Doing slow work inline has two failure modes:
- Timeout: The request takes too long, the client disconnects, the work is half-done.
- Backpressure: Slow requests pile up, exhausting your server’s connection pool and degrading everything else.
// WRONG — email sending blocks the response
app.post('/register', async (req, res) => {
const user = await db.users.create(req.body);
// This might take 2-5 seconds — user waits, request might timeout
await sendWelcomeEmail(user.email);
await sendSlackNotification(user);
await updateCRM(user);
res.status(201).json({ user }); // responds after ALL of that finishes
}); If the email provider is slow, every registration is slow. If it’s down, registrations fail entirely — even though the user was created successfully.
// RIGHT — enqueue the work, respond immediately
app.post('/register', async (req, res) => {
const user = await db.users.create(req.body);
// Fire and continue — these run outside the request
await queue.add('send-welcome-email', { userId: user.id });
await queue.add('notify-slack', { userId: user.id });
await queue.add('sync-crm', { userId: user.id });
res.status(201).json({ user }); // responds in ~50ms
}); What Goes in a Queue
Good candidates:
- Email/SMS notifications
- Image/video processing (resize, transcode)
- PDF generation
- Third-party API calls (Stripe, Twilio, Salesforce)
- Search index updates
- Report generation
- Webhook delivery
- Data exports/imports
- Cache warming
- Cleanup tasks (delete expired sessions, soft-deleted records)
Bad candidates:
- Data that the response depends on (user needs the result immediately)
- Short operations (<10ms) — queue overhead exceeds the work
- Operations that need transactional consistency with the request
The test: “Does the user need this result before I can respond?” If yes, do it inline. If no, queue it.
The Anatomy of a Job
interface Job<T = unknown> {
id: string; // unique identifier
type: string; // what kind of work to do
data: T; // input for the worker
attempts: number; // how many times we've tried
maxAttempts: number;// give up after this many failures
delay: number; // wait this many ms before first attempt
priority: number; // higher = picked first
createdAt: Date;
scheduledAt: Date; // when to run (allows delayed jobs)
}
interface JobResult {
success: boolean;
output?: unknown;
error?: string;
duration: number; // ms
} Worker Architecture
Workers are processes (or threads) that pull jobs from a queue and execute them:
// Single worker — processes one job at a time
class Worker {
constructor(
private queue: Queue,
private handlers: Map<string, JobHandler>,
) {}
async start(): Promise<void> {
while (true) {
const job = await this.queue.dequeue();
if (!job) {
await sleep(1000); // poll interval when queue is empty
continue;
}
await this.process(job);
}
}
private async process(job: Job): Promise<void> {
const handler = this.handlers.get(job.type);
if (!handler) {
await this.queue.fail(job.id, 'Unknown job type');
return;
}
const start = Date.now();
try {
await handler(job.data);
await this.queue.complete(job.id, { duration: Date.now() - start });
} catch (err) {
await this.queue.fail(job.id, String(err));
}
}
}
// Register handlers
const worker = new Worker(queue, new Map([
['send-welcome-email', sendWelcomeEmailHandler],
['notify-slack', notifySlackHandler],
['sync-crm', syncCrmHandler],
])); Scaling Workers
Workers are stateless — you can run as many as your queue and database support:
Queue (Redis or Postgres)
↓ ↓ ↓
Worker 1 Worker 2 Worker 3 Each worker picks up the next available job. Horizontal scaling is just starting more worker processes. Scale workers independently from your web servers — if you have a sudden spike in email jobs, spin up more email workers without touching your API tier.
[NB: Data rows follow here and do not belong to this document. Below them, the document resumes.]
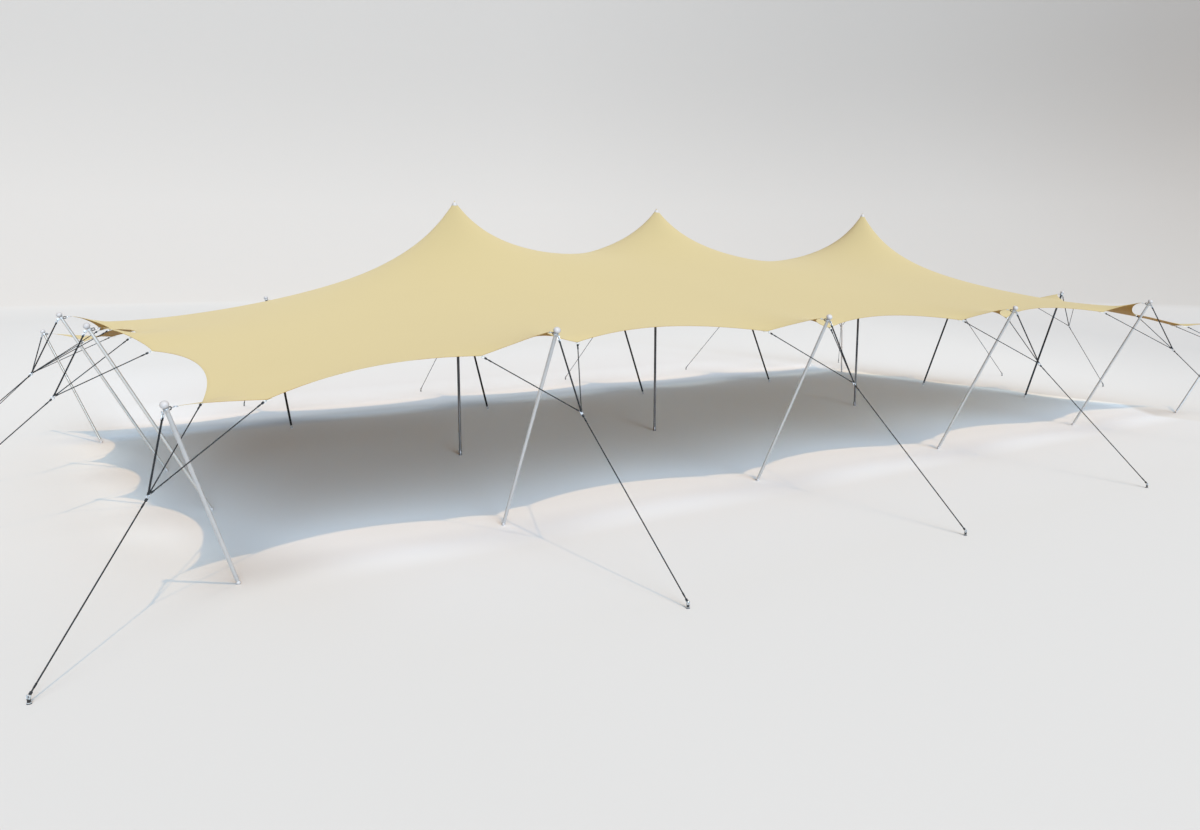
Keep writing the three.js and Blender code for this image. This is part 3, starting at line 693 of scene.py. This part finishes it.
def piece(name, bm, material, node, crease=40):
    """A finished piece: smooth but for its sharp edges, riding on the tent in place of its node."""
    mesh = bpy.data.meshes.new(name)
    bm.to_mesh(mesh)
    bm.free()
    mesh.materials.append(material)
    mesh.polygons.foreach_set("use_smooth", [True] * len(mesh.polygons))
    mesh.set_sharp_from_angle(angle=radians(crease))
    obj = bpy.data.objects.new(name, mesh)
    bpy.context.scene.collection.objects.link(obj)
    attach(obj, "root")
    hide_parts(node)
    return obj


def rope_part(radius, length, sides=12):
    """A round rope in stretches of about 0.4 m."""
    steps = max(1, round(length / 0.4))
    profile = [(0, 0), (radius, 0)]
    profile += [(radius, length * i / steps) for i in range(1, steps + 1)]
    return turned([*profile, (0, length)], sides)


# Canopy

def canopy():
    """The net as a sheet with a thickness, a surface map in metres, and marks for hem and underside."""
    wide, deep = net.shape[:2]
    bm = bmesh.new()
    bmesh.ops.create_grid(bm, x_segments=wide - 1, y_segments=deep - 1, size=1)
    lengths = [np.linalg.norm(np.diff(net, axis=n), axis=-1).mean(axis=1 - n) for n in (0, 1)]
    reach = [np.concatenate([[0], np.cumsum(steps)]) for steps in lengths]
    ends = [np.linalg.norm(net - rim, axis=-1) for rim in (net[:, :1], net[:, -1:], net[:1], net[-1:])]
    from_edge = np.minimum.reduce(ends)
    layer = bm.verts.layers.float.new("from_edge")
    grid = {}
    for vert in bm.verts:
        i = round((vert.co.x + 1) / 2 * (wide - 1))
        j = round((vert.co.y + 1) / 2 * (deep - 1))
        grid[vert] = (reach[0][i], reach[1][j])
        vert.co = net[i, j]
        vert[layer] = from_edge[i, j]
    surface = bm.loops.layers.uv.new("surface")
    for face in bm.faces:
        for loop in face.loops:
            loop[surface].uv = grid[loop.vert]
    bm.normal_update()
    if sum(face.normal.z for face in bm.faces) < 0:
        bmesh.ops.reverse_faces(bm, faces=bm.faces)
    bmesh.ops.solidify(bm, geom=bm.faces[:], thickness=CLOTH_THICKNESS)
    below = bm.faces.layers.float.new("underside")
    bm.normal_update()
    for face in bm.faces:
        face[below] = 1.0 if face.normal.z < -0.05 else 0.0
    return piece("canopy_cloth", bm, CLOTH, "canopy", crease=60)


cloth = canopy()


# Poles and their fittings

def tube_part(length, tube_radius, start=0.0):
    edge = 0.002
    wall = [(tube_radius - edge, start), (tube_radius, start + edge), (tube_radius, length)]
    return turned([(0, start), *wall, (0, length)], POLE_SIDES, tube_radius)


def ball_foot():
    """The ball that an edge pole stands on, with its neck; worn flat where it meets the ground."""
    turns = [radians(n) for n in range(-80, 56, 9)]
    ball = [(FOOT_BALL * cos(turn), FOOT_BALL_UP + FOOT_BALL * sin(turn)) for turn in turns]
    top = FOOT_LENGTH + 0.002
    neck = [(FOOT_NECK, FOOT_BALL_UP + 0.0245), (FOOT_NECK, top), (0, top)]
    return turned([(0, FOOT_BALL_UP - FOOT_BALL), *ball, *neck], POLE_SIDES)


def king_foot():
    """The sleeve at the foot of a king pole."""
    outer, top = KING_FOOT_RADIUS, KING_FOOT_LENGTH
    wall = [(outer - 0.002, 0), (outer, 0.002), (outer, top - 0.006), (outer - 0.003, top)]
    return turned([(0, 0), *wall, (KING_RADIUS - 0.001, top + 0.001)], POLE_SIDES)


def ball_cap():
    turn = [(CAP_RADIUS * sin(pi * n / 14), -CAP_RISE * cos(pi * n / 14)) for n in range(1, 14)]
    return turned([(0, -CAP_RISE), *turn, (0, CAP_RISE)], POLE_SIDES)


def headed_pin(half, head, head_radius, radius):
    """A pin along Z with a flat head at each end."""
    inner = half - head
    ends = [(0, -half), (head_radius, -half), (head_radius, -inner), (radius, -inner)]
    return turned([*ends, *[(r, -h) for r, h in reversed(ends)]], 12)


BALL_FOOT = ball_foot()
KING_FOOT = king_foot()
CAP = ball_cap()
COLLAR = turned([(0, -0.017), (COLLAR_RADIUS - 0.003, -0.017), (COLLAR_RADIUS, -0.014),
                 (COLLAR_RADIUS, 0.014), (COLLAR_RADIUS - 0.003, 0.017), (0, 0.017)], 24)
RING = hoop(RING_RADIUS, RING_WIRE, sides=24)
EYE = hoop(EYE_RADIUS, EYE_WIRE, stretch=0.004)
ANCHOR_EYE = hoop(ANCHOR_EYE_RADIUS, ANCHOR_EYE_WIRE)
TIP_SHACKLE = hoop(0.015, 0.0065, stretch=0.006)
LOOP_EYE = hoop(LOOP_EYE_RADIUS, EYE_WIRE, sides=24)
CHEEK = rounded_block(0.046, 0.005, 0.02, edge=0.0015)
PIN = headed_pin(0.021, 0.003, 0.008, PIN_RADIUS)
ANCHOR_PIN = headed_pin(0.0175, 0.002, 0.005, 0.003)


def wraps(radius, length, turns, sides=14):
    """Turns of rope wound tightly round a rope: a row of rounded ridges."""
    profile = [(0, 0), (radius * 0.6, 0)]
    for n in range(turns):
        for step in (0.15, 0.35, 0.5, 0.65, 0.85):
            profile.append((radius * (0.72 + 0.28 * sin(pi * step)), length * (n + step) / turns))
    return turned([*profile, (radius * 0.6, length), (0, length)], sides)


KNOT = wraps(KNOT_RADIUS, KNOT_LENGTH, KNOT_TURNS)
WHIPPING = wraps(WHIPPING_RADIUS, WHIPPING_LENGTH, WHIPPING_TURNS)


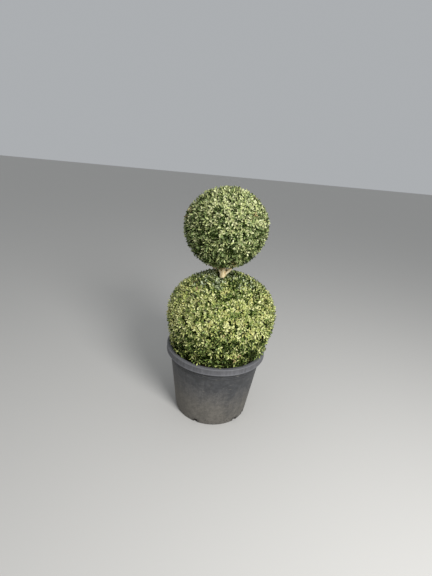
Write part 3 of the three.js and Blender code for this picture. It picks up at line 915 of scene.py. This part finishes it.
def soil_block(pot):
    """The potting mix as a closed turned grid: underside, side just clear of the wall, lumpy top. Also
    gives how far its top reaches."""
    clear = pot.wall + SOIL_GAP
    low, high = SOIL_LOW.z, SOIL_HIGH.z
    reach, foot = wall_rows(pot, [high - SOIL_CROWN, low], clear)[:, 0]
    side = wall_rows(pot, np.linspace(low, high - SOIL_CROWN - 4 * MM, 12), clear)
    top = [[radius, high] for radius in np.linspace(reach, 6 * MM, 44)]
    profile = np.concatenate([[[0.5 * foot, low], [0.97 * foot, low]], side, top])
    places = turned(profile[:, :1], even_angles(SOIL_COLUMNS), profile[:, 1:])
    places[-len(top):, :, 2] = soil_height(places[-len(top):], reach)
    return closed_grid(places, [[0, 0, low], [0, 0, high]]), reach


def loose_blocks(rng, centres, sizes, tilt):
    """Many small irregular blocks. Each is a box whose corners are moved by up to a fifth of its size,
    turned by a random heading and leant by up to the given tilt."""
    count = len(centres)
    corners = CHIP_CORNERS * (1 + 0.4 * (rng.random((count, 8, 3)) - 0.5)) * sizes[:, None]
    heading = rng.random(count) * 2 * np.pi
    lean = 2 * tilt * (rng.random((count, 2)) - 0.5)
    along = unit(turned(1.0, heading, lean[:, 0]))
    beside = unit(turned(1.0, heading + np.pi / 2, lean[:, 1]))
    axes = np.stack([along, beside, np.cross(along, beside)], 1)
    points = corners @ axes + centres[:, None]
    return points.reshape(-1, 3), [repeat_faces(CHIP_FACES, 8, count)]


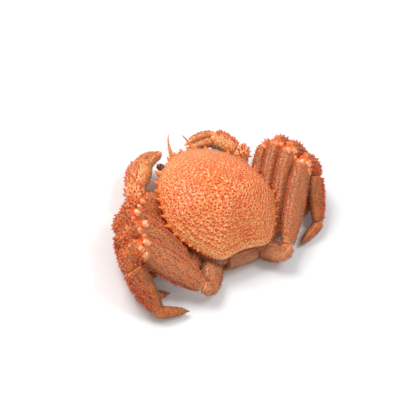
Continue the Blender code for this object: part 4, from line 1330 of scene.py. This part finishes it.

Concurrency Within a Worker
A single worker process can run multiple jobs in parallel:
import Queue from 'bull';
const queue = new Queue('jobs', { redis: redisConfig });
// Process up to 10 jobs concurrently within this worker process
queue.process('send-email', 10, async (job) => {
await sendEmail(job.data);
});
queue.process('generate-pdf', 2, async (job) => {
// CPU-intensive — fewer concurrent
await generatePdf(job.data);
}); Match concurrency to the nature of the work: I/O-bound jobs (network calls) can run many in parallel; CPU-bound jobs should be limited to the number of cores.
Choosing a Queue Backend
| Backend | Pros | Cons | Best for |
|---|---|---|---|
| Redis (Bull/BullMQ) | Fast, feature-rich, great tooling | Extra infra dependency | High throughput, real-time |
| PostgreSQL (pg-boss) | No extra infra, ACID guarantees | Slower than Redis | Teams already using Postgres |
| In-memory | Zero infra | Lost on restart | Dev/test only |
| SQS/Cloud queues | Managed, durable | Cost, cold start | AWS-native apps |
If you’re already running Postgres and don’t need sub-second job pickup, pg-boss is the pragmatic choice — no Redis to operate. If you need high throughput or real-time job processing, BullMQ on Redis.